(Objective)
Reproduce each of the lines word for word.

(Material provided)

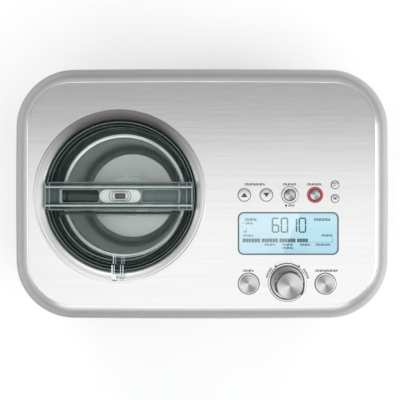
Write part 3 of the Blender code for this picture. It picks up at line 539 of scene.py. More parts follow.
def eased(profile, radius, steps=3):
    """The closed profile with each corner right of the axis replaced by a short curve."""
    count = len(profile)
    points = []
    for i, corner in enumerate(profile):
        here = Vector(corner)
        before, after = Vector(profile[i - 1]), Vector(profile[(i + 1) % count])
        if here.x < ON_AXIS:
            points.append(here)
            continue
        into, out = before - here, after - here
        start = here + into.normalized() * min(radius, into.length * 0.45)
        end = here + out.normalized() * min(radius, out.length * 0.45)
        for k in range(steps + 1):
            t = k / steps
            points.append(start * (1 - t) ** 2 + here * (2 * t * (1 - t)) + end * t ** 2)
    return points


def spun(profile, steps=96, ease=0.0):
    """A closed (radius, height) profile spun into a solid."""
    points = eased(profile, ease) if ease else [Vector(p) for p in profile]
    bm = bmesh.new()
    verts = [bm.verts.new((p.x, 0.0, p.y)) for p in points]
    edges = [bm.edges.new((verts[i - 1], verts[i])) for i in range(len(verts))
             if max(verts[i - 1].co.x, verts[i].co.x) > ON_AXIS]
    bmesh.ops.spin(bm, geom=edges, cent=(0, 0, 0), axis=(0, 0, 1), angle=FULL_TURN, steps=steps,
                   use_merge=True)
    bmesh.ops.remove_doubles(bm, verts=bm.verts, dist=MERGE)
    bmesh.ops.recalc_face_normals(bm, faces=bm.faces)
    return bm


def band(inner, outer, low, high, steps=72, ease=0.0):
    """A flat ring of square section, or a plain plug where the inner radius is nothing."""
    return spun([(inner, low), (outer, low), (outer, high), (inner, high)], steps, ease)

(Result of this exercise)
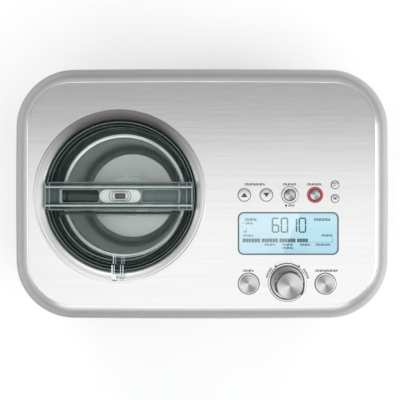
Write part 3 of the Blender code for this picture. It picks up at line 539 of scene.py. More parts follow.
def eased(profile, radius, steps=3):
    """The closed profile with each corner right of the axis replaced by a short curve."""
    count = len(profile)
    points = []
    for i, corner in enumerate(profile):
        here = Vector(corner)
        before, after = Vector(profile[i - 1]), Vector(profile[(i + 1) % count])
        if here.x < ON_AXIS:
            points.append(here)
            continue
        into, out = before - here, after - here
        start = here + into.normalized() * min(radius, into.length * 0.45)
        end = here + out.normalized() * min(radius, out.length * 0.45)
        for k in range(steps + 1):
            t = k / steps
            points.append(start * (1 - t) ** 2 + here * (2 * t * (1 - t)) + end * t ** 2)
    return points


def spun(profile, steps=96, ease=0.0):
    """A closed (radius, height) profile spun into a solid."""
    points = eased(profile, ease) if ease else [Vector(p) for p in profile]
    bm = bmesh.new()
    verts = [bm.verts.new((p.x, 0.0, p.y)) for p in points]
    edges = [bm.edges.new((verts[i - 1], verts[i])) for i in range(len(verts))
             if max(verts[i - 1].co.x, verts[i].co.x) > ON_AXIS]
    bmesh.ops.spin(bm, geom=edges, cent=(0, 0, 0), axis=(0, 0, 1), angle=FULL_TURN, steps=steps,
                   use_merge=True)
    bmesh.ops.remove_doubles(bm, verts=bm.verts, dist=MERGE)
    bmesh.ops.recalc_face_normals(bm, faces=bm.faces)
    return bm


def band(inner, outer, low, high, steps=72, ease=0.0):
    """A flat ring of square section, or a plain plug where the inner radius is nothing."""
    return spun([(inner, low), (outer, low), (outer, high), (inner, high)], steps, ease)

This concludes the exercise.